** START Information given **
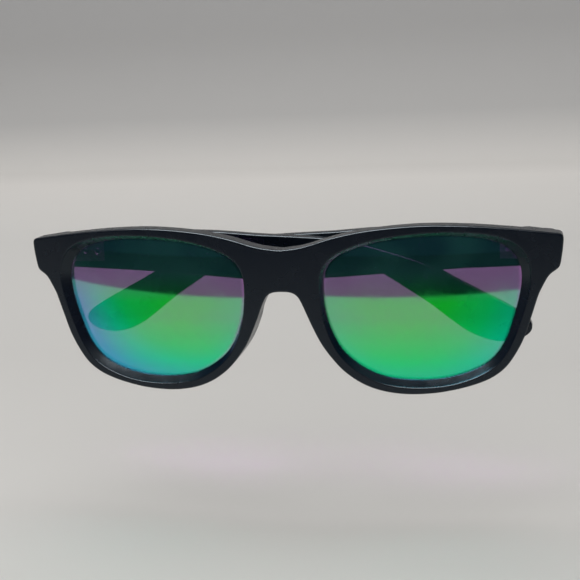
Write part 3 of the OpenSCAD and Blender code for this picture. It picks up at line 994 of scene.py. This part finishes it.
** END Information given **
** START Information given **
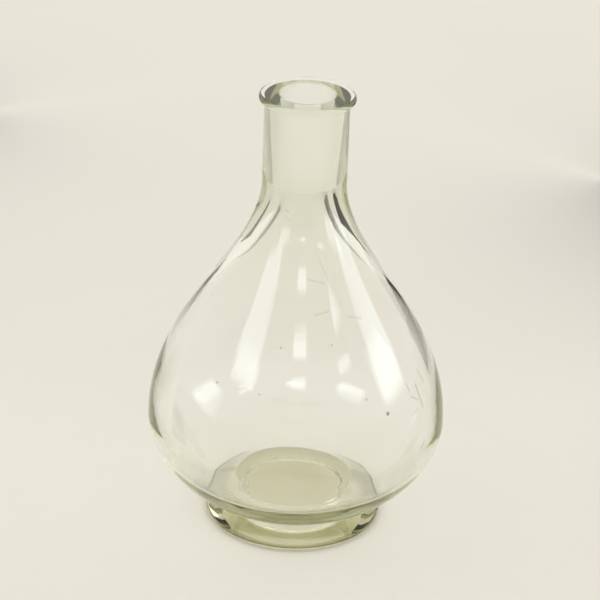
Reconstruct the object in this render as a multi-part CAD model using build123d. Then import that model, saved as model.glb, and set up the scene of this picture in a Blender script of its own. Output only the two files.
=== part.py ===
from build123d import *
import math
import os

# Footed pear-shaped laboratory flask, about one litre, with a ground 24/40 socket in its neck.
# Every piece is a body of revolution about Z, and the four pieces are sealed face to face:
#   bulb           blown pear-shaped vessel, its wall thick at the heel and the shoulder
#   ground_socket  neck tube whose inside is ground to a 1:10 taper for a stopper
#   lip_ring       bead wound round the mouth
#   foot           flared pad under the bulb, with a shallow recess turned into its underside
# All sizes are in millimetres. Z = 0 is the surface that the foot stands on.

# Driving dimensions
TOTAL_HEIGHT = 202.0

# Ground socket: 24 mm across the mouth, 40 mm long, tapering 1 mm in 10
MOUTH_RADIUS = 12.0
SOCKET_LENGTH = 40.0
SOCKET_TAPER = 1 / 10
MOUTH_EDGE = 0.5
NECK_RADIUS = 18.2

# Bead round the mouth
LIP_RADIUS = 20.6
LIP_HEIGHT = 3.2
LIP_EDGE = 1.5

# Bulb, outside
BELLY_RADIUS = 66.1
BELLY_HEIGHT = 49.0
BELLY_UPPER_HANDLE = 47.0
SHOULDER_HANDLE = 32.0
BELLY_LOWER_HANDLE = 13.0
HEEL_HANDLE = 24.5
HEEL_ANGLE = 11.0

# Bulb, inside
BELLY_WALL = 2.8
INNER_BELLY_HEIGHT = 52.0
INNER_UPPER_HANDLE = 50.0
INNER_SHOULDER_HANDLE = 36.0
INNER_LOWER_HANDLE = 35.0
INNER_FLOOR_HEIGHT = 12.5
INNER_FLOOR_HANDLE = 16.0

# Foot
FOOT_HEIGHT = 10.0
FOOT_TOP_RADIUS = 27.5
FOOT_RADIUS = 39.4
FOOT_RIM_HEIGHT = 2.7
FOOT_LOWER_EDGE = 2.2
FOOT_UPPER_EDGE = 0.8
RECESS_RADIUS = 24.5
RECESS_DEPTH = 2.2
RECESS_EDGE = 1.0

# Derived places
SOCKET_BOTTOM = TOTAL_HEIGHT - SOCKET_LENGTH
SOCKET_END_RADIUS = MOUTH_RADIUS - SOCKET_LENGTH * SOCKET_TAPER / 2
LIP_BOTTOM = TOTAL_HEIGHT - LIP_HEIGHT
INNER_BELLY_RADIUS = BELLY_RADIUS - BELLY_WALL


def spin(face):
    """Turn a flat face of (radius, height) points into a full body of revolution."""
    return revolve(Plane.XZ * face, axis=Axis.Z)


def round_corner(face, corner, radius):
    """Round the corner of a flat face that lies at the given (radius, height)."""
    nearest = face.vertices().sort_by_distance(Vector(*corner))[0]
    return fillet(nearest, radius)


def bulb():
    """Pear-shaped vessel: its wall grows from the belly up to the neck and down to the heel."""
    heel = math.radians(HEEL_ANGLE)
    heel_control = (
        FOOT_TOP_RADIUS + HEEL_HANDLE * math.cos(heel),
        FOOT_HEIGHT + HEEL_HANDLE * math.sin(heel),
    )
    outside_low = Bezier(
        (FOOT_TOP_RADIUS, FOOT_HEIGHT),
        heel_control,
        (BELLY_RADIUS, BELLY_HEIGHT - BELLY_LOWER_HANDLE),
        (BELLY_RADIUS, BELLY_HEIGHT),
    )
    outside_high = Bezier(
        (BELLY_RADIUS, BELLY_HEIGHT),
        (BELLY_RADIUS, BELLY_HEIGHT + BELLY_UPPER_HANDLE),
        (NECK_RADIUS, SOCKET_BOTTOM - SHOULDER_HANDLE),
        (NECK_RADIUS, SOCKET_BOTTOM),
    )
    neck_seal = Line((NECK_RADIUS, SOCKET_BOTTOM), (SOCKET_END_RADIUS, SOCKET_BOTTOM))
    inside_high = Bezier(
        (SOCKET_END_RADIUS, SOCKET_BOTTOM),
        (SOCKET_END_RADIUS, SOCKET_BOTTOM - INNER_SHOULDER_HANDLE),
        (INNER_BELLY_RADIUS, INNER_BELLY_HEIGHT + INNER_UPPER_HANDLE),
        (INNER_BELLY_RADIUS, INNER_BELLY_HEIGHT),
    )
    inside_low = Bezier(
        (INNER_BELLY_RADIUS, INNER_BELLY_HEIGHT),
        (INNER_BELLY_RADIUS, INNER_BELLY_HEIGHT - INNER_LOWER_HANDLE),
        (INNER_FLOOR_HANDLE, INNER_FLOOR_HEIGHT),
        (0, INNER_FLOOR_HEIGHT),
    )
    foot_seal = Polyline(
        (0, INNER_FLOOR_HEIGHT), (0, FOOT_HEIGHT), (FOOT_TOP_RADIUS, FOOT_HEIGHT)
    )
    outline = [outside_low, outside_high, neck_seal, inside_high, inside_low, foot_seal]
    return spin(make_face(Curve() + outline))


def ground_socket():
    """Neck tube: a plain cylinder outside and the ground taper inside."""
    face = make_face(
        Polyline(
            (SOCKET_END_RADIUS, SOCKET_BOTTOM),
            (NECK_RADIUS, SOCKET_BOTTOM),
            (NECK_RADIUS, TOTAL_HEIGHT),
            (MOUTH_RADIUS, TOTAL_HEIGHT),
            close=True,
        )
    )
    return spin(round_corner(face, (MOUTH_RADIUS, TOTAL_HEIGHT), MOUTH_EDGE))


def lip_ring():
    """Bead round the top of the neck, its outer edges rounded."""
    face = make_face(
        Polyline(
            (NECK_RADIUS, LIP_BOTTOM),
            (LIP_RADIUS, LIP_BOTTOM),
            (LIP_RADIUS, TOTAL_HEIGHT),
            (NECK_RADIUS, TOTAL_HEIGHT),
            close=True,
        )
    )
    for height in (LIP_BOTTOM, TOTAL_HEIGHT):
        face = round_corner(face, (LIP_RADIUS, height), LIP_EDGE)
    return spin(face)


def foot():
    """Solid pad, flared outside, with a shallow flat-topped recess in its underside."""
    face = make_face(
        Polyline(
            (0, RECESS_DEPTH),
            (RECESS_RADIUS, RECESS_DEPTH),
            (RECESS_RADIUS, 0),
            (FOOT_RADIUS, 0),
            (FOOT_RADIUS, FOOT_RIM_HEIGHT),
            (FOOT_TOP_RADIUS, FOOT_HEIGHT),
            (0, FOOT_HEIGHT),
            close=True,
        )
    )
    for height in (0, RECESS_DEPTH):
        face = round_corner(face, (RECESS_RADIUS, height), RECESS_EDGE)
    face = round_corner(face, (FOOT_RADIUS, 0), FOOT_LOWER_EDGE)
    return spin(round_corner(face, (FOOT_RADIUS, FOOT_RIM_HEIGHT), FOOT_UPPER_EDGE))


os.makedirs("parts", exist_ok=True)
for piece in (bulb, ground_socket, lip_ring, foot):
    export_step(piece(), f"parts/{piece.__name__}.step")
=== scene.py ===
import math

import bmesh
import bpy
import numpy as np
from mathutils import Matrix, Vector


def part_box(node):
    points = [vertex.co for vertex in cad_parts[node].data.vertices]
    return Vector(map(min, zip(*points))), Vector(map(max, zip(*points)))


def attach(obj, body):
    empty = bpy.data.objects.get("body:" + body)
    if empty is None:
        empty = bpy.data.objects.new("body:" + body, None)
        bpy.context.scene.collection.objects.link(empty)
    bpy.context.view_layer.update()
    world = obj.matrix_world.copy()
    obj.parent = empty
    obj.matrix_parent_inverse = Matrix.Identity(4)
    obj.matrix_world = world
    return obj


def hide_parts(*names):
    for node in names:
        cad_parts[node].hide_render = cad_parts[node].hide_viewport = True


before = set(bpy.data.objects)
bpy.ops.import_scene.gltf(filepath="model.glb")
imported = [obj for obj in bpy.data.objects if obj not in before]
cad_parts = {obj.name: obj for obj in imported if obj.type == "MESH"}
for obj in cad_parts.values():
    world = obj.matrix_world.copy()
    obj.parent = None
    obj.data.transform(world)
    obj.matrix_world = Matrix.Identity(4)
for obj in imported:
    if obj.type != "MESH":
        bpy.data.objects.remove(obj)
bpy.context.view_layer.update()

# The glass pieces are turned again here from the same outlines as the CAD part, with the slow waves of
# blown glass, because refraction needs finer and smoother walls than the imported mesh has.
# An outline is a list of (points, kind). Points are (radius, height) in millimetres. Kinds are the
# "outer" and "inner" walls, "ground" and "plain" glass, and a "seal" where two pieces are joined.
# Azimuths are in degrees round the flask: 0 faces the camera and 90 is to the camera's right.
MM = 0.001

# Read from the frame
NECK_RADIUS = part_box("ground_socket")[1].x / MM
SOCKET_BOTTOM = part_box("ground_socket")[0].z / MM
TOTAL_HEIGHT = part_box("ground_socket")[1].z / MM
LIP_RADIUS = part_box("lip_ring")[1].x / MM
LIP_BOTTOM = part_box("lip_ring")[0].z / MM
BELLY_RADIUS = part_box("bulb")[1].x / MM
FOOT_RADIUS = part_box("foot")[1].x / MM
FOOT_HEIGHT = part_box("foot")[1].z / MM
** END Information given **
• **Job**: Repeat these lines exactly and nothing more: the one containing "Reconstruct the object", the one containing "# All sizes", and all the lines between.

• **Solution for this exercise**:
Reconstruct the object in this render as a multi-part CAD model using build123d. Then import that model, saved as model.glb, and set up the scene of this picture in a Blender script of its own. Output only the two files.
=== part.py ===
from build123d import *
import math
import os

# Footed pear-shaped laboratory flask, about one litre, with a ground 24/40 socket in its neck.
# Every piece is a body of revolution about Z, and the four pieces are sealed face to face:
#   bulb           blown pear-shaped vessel, its wall thick at the heel and the shoulder
#   ground_socket  neck tube whose inside is ground to a 1:10 taper for a stopper
#   lip_ring       bead wound round the mouth
#   foot           flared pad under the bulb, with a shallow recess turned into its underside
# All sizes are in millimetres. Z = 0 is the surface that the foot stands on.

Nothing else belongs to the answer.